First: NIBRS was not quietly running in parallel and then switched on. Across all of 2020 through 2023, the NIBRS field in this feed carried an average of 0.77 offenses per day β effectively empty. NIBRS did not begin carrying real volume until March 2024, the exact month the total cratered. This was not a swap between two complete systems. It was one system being switched off before the other was switched on.
Second: the shape of the drop is a handoff artifact, not a recount. Watch the two feeds separately through 2024. The legacy UCR count, which had held near 600 per day in February, falls to about 303 in May, 271 in June, and 152 by December before going to zero in 2025. Over the same months, NIBRS ramps up from 71 per day in March to 153 in April to 330 by June. Because the deduplicated total takes the higher of the two feeds on each day, and because both feeds were partial during the handoff, the total reflects the maximum of two incomplete numbers. That is why it collapsed by half and then recovered as NIBRS filled in β a signature of an operational gap, not of a taxonomy that counts differently.
This matters because a NIBRS transition, done correctly, should produce more publishable detail per incident, not fewer incidents. NIBRS records multiple offenses per incident and drops the old hierarchy rule that suppressed lesser offenses β we walked through the mechanics in the incident-taxonomy and normalization problem. A format that captures more per incident cannot, by itself, explain a feed that publishes far fewer incidents.

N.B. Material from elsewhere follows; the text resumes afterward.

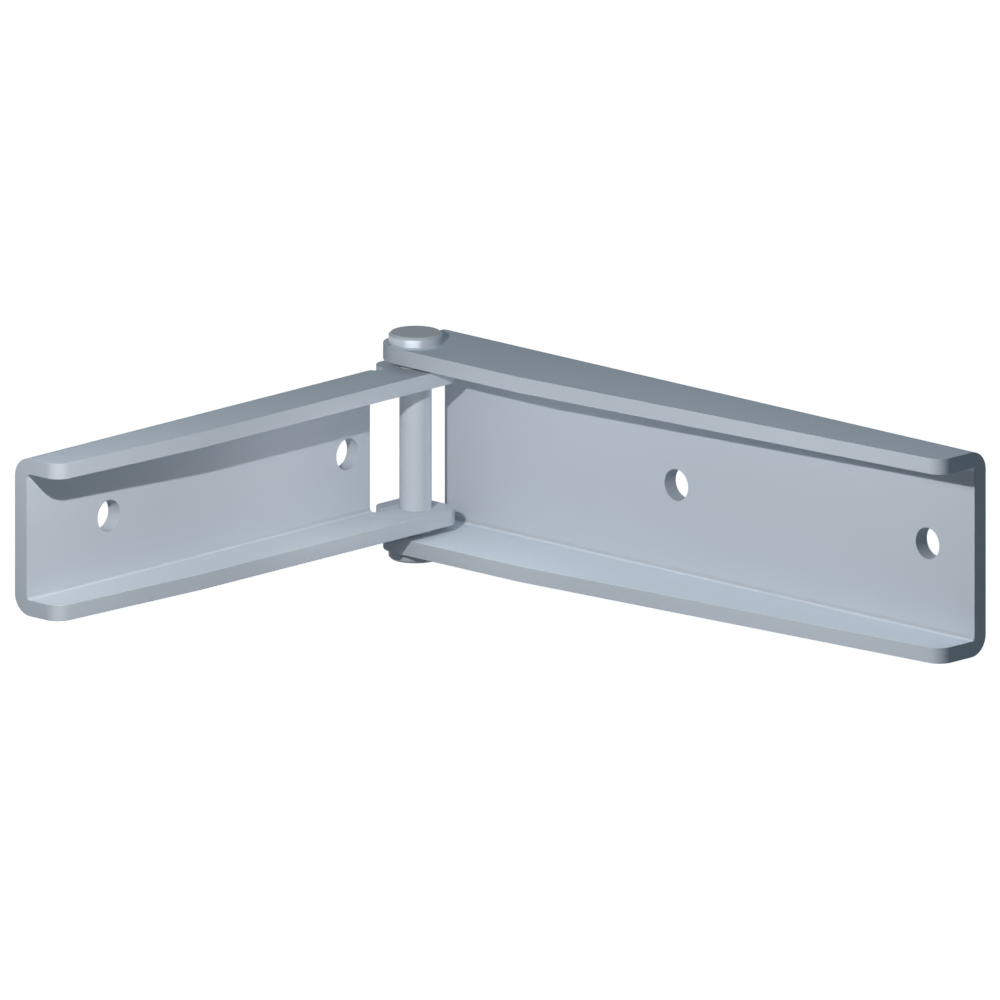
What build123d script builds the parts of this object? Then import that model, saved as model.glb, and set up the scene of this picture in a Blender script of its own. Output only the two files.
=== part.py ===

The count drop lives in the plumbing, not the format.
The part that stays unexplained
The deep trough of 2024 has a clean mechanical explanation: two partial feeds during a botched handoff. The harder question is why, after NIBRS-only reporting stabilized in 2025, the count settled at about 469 per day β a durable 26% below the legacy baseline β and has drifted slightly lower since. Three candidate explanations, none fully satisfying on its own:
- Real crime decline. Los Angeles crime did fall in 2024 and 2025, consistent with the national trend. But the national and citywide declines run in the single digits year over year β the US violent crime rate fell about 5.4% in 2024. A real decline can account for part of a 26% gap. It cannot account for most of it.
- NIBRS counting and deduplication differences. How a jurisdiction groups offenses into incidents, and how a publisher deduplicates records, can shift a daily count without any change on the ground. Some of the residual gap may be an apples-to-oranges comparison between a legacy incident count and a NIBRS incident-or-offense count. This is a measurement caveat, not an explanation β and it cuts both ways.
- Residual undercount. The possibility that the NIBRS-only feed is still not capturing every record the legacy feed did β that some categories or reporting divisions are incompletely represented. This is exactly the kind of gap that is invisible without a baseline to compare against, which is why the pre-2024 legacy series is worth preserving.
The honest position is that this series alone cannot fully partition the 26% among these three. What it can establish is that the residual gap is real, is large relative to any plausible true crime decline, and has not been publicly explained. That is a finding, and it is also an invitation for the department to close the question with a reconciliation the public can check.
Two defects, one fixed
It is worth separating the two LAPD data problems cleanly, because the recent good news addresses only one of them.
| Defect | What was wrong | Status |
|---|---|---|
| Location precision | Incidents present but geocoded only to a coarse area, not the block | Restored June 2026 |
| Incident volume | Roughly a quarter of the daily record count missing versus the legacy baseline | Open and unexplained |
The location fix is real and it followed a genuine public campaign. After SpotCrime asked subscribers to contact Los Angeles officials, many wrote and called; the block-level locations returned shortly after the primary, without a public announcement, following months of statements that restoration was not technically possible. One subscriber, writing back to thank the team, framed the open questions precisely: why block-level reporting could suddenly be restored after being called impossible, whether it is permanent, how often data would be updated, and what changed to make it possible. The biweekly cadence now in place answers the third question. The volume gap this post documents means the record is consistent in its schedule without yet being consistent in its completeness.
What consumers of this feed should do
For anyone building on LAPD data β real estate platforms, insurers, researchers, safety apps β the practical implications are concrete:
- Do not compare across the March 2024 seam without a correction. A year-over-year query that straddles the handoff will read a reporting discontinuity as a crime decline. The transition window (roughly March through December 2024) should be treated as a break in the series, not a trend.
- Discount the last several weeks of any pull. The steep fall at the right edge of the chart is ingestion lag. Recent incidents populate over days and weeks; treating the most recent window as complete will understate current activity.
- Normalize, don't just ingest. This is the reason a raw municipal feed is not a product. Detecting a structural break, holding the pre- and post-transition series comparable, and flagging lag are normalization work β the layer between an open-data portal and a number you can act on. We made the general version of that argument in How to Evaluate a Crime Data API.
The encouraging part of the LAPD story is that public pressure worked on the question it was aimed at. The unfinished part is that the louder, harder-to-see problem β a feed that has quietly published a quarter fewer records per day since March 2024, for reasons a NIBRS transition cannot explain β is still waiting for an answer. A city that can restore block-level locations the week after an election can reconcile its own incident counts. Until it does, the series carries a discontinuity that every serious user of the data has to correct for by hand.